Oggi sei responsabile della scuola calcio ASD Evergreen di Civitavecchia. Com’è stato il tuo approccio in un mondo del calcio che è così lontano da quanto hai fatto in tanti anni di carriera?
“Si tratta davvero di mondi diversi, anche se si agisce sempre con il pallone. La scuola calcio riguarda bambini di 8, 9,10 e anche qualche anno in più. Questa è una materia delicata, perché ti devi relazionare con i bambini in veste di amico ed educatore dei comportamenti, rispettando le regole che devono associarsi all’insegnamento dei fondamentali. Ho dovuto ricominciare a studiare e ripartire in un mondo nuovo in cui non potevo mettere la mia esperienza di allenatore professionista praticata per 33 anni, in una realtà completamente diversa. Oggi sono molto contento e vivo questa nuova esperienza con molta passione, nonostante la difficoltà di calmare certi comportamenti diseducativi da parte di alcuni genitori, che troppe volte vedono nel figlio quello che avrebbero voluto essere loro e non sono mai stati. E, se ripenso ai miei momenti di disaccordo con presidenti e dirigenti di società quando allenavo, devo dire che erano davvero rose e fiori, rispetto alle difficoltà che riscontro nel trattare con i genitori dei bambini, i quali sono la vera componente da educare.”
Per finire, ci sono cose della tua vita che rifaresti e altre no?

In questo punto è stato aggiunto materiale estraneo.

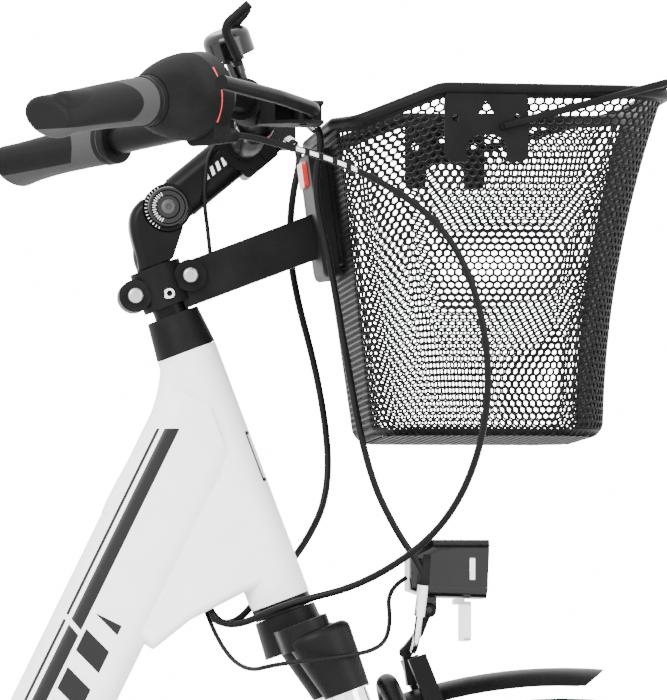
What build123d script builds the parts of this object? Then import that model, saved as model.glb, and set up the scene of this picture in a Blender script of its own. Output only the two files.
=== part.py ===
"""Low-step city bicycle with a sprung fork, hub gear, angle-set stem and a lift-off wire basket.

Millimetres. X points forward, Y to the rider's left, Z up. The origin is on the ground,
midway between the foremost point of the front tyre and the rearmost point of the rear fender.
"""

import math
import os

from build123d import *

os.makedirs("parts", exist_ok=True)

# ---------------------------------------------------------------- driving dimensions
wheelbase = 1130.0
tyre_radius = 350.0
tyre_width = 40.0
rim_radius = 318.0
rim_depth = 18.0
rim_width = 26.0
spoke_count = 36
spoke_radius = 1.0
fender_gap = 22.0
fender_width = 54.0
fender_wall = 1.8

head_angle = 69.3
fork_offset = 41.4
fork_travel = 45.0
leg_offset = 17.0
leg_spacing = 116.0
stanchion_radius = 14.5
lower_radius = 18.5
crown_height = 27.0
cup_height = 9.0
head_tube_length = 190.0
head_tube_radius = 22.0
steerer_radius = 14.3

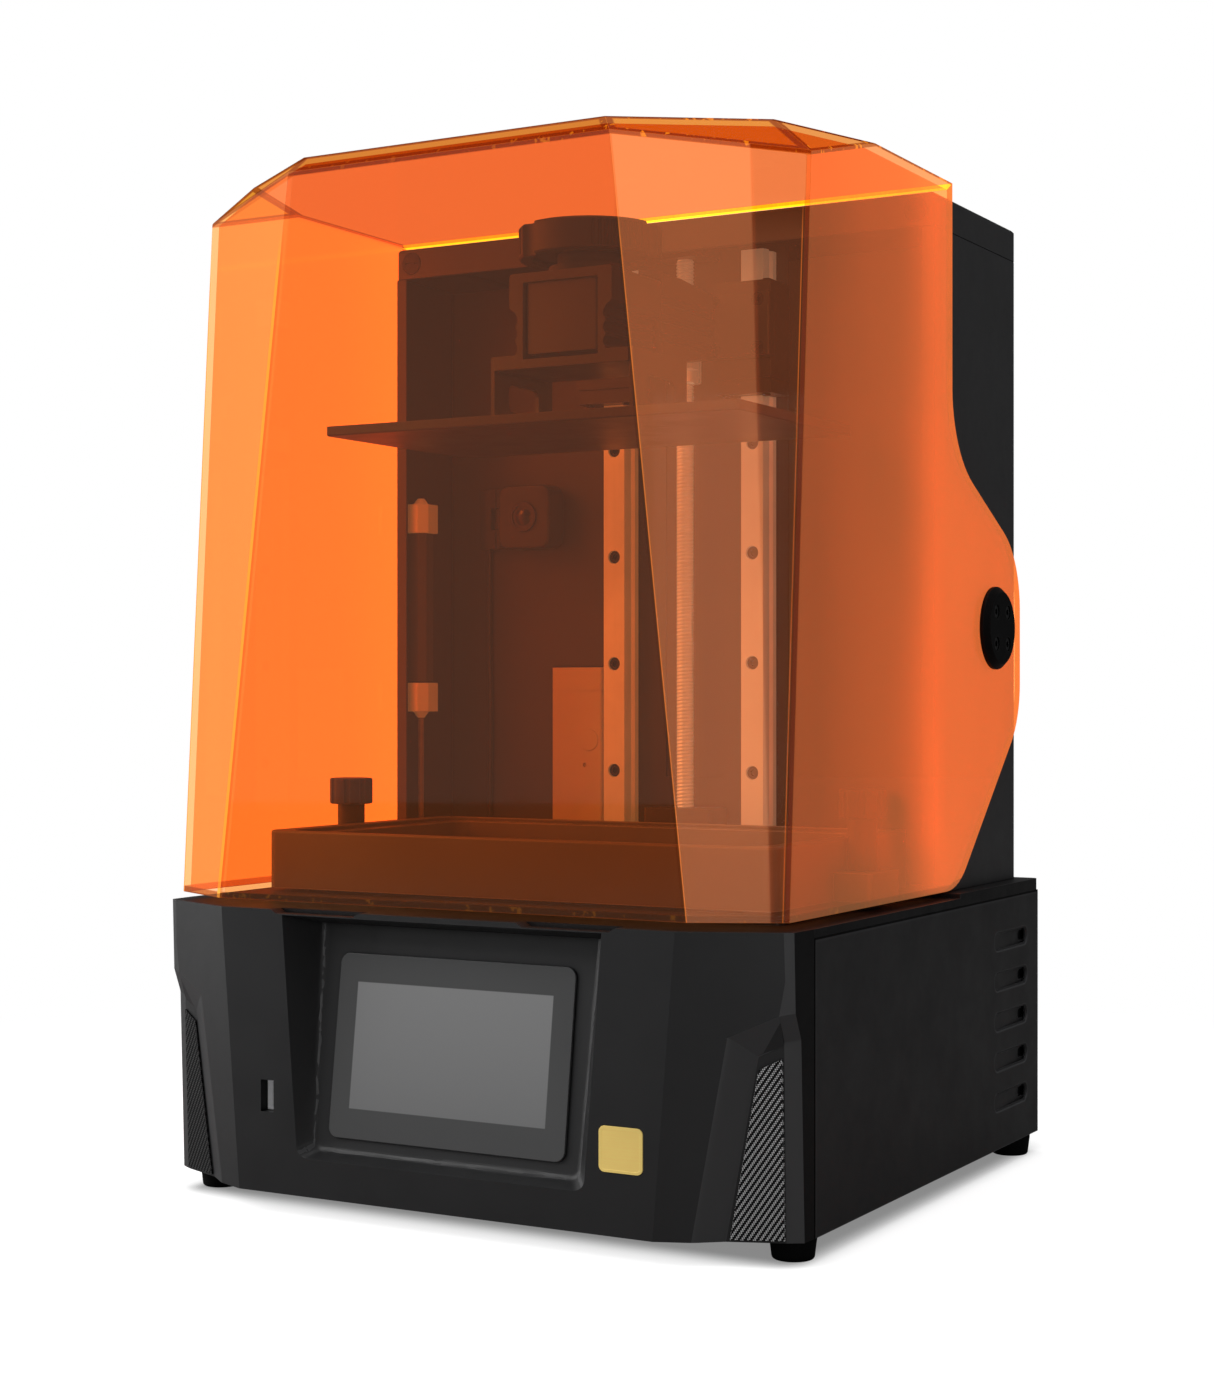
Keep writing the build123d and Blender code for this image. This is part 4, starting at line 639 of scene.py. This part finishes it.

“Rifarei tale e quale il mio percorso formativo dal punto di vista calcistico, ma devo riconoscere che nella mia carriera di allenatore, e forse anche di calciatore, ho fatto parecchi errori di tipo caratteriale. Forse ho peccato di fragilità interiore nel non volere raggiungere a tutti i costi un risultato che magari mi ero prefissato. Di fronte al desiderio di arrivare, si è intromesso negativamente il mio carattere che non mi ha aiutato. Forse non ho avuto il fatidico “pelo sullo stomaco”, per non aver affrontato determinati momenti della mia carriera come invece avrei dovuto fare. Bastava forse ricorrere a quell’ipocrisia che il Potere del mondo del calcio impone a tutti i livelli. Purtroppo, madre natura non mi ha dotato di queste caratteristiche. Ecco, forse questo è l’unico vero rammarico di una carriera che avrebbe potuto essere stata più fortunata. Per il resto, sono molto contento di ciò che ho fatto.”